I know I mentioned that I was new to Ruby/rails.. I am by no means new to sql.. I've optimized the snot out of my queries with every tool I could find. The problem is one of size.. when I stated this thread I had 8 million records.. Now I've got 10.. I expect to crack 20 million in the next 3 to 6 months.. I've normalized, and de-normalized.. changed my table structure.. and the only thing that has worked is a table split.. Perfectly fine for c++.. Ruby has been thrust upon me, and now I hurt for answers to questions I've already answered.
Question: Would that connection be for the current object and all the iterations across it's "collection"? Or would that be like the static issue I've mentioned before.. Note: this product will be multi-tenanted, so across the class isn't practical.
This connection is to the database you have defined in your config/database.yml file for a given environment.
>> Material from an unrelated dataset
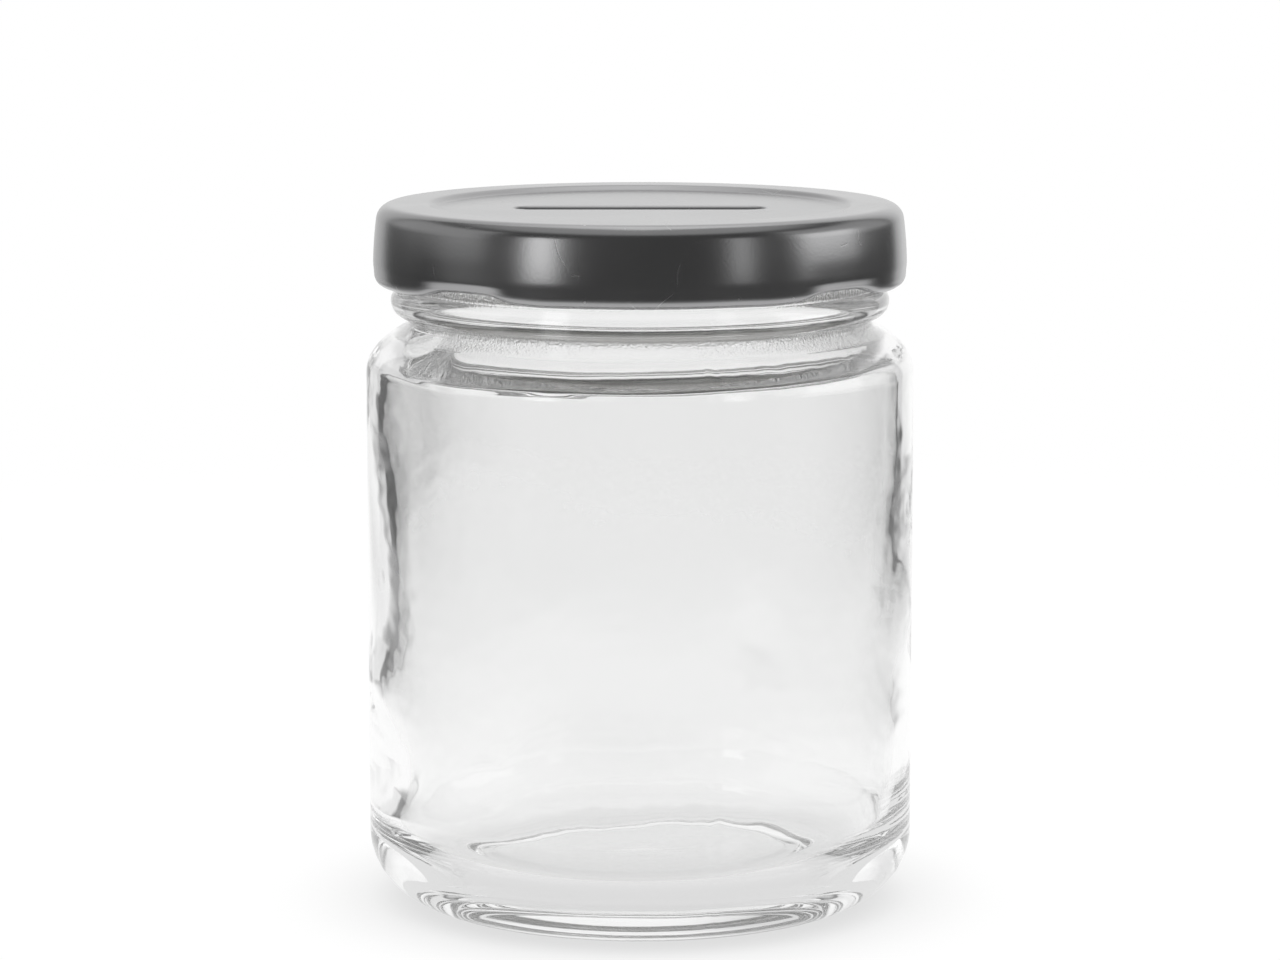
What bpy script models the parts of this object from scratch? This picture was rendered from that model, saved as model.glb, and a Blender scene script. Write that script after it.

If you are planning on having multiple tenants, you can use schemas, or scope through a tenant relationship, such as account_id. Read this for more information on making your Rails app compatible with various tenant methods: blog.jerodsanto.net/2011/07/…
Not really on topic mate. I'm not talking about multi-tenant. I was talking about dynamic tables.. In several db's you can have tables that only exist for a small amount of time. Or tables that are really just a partitioned table. Nothing to do with multi-tenant or db connection... Nice of you to try though.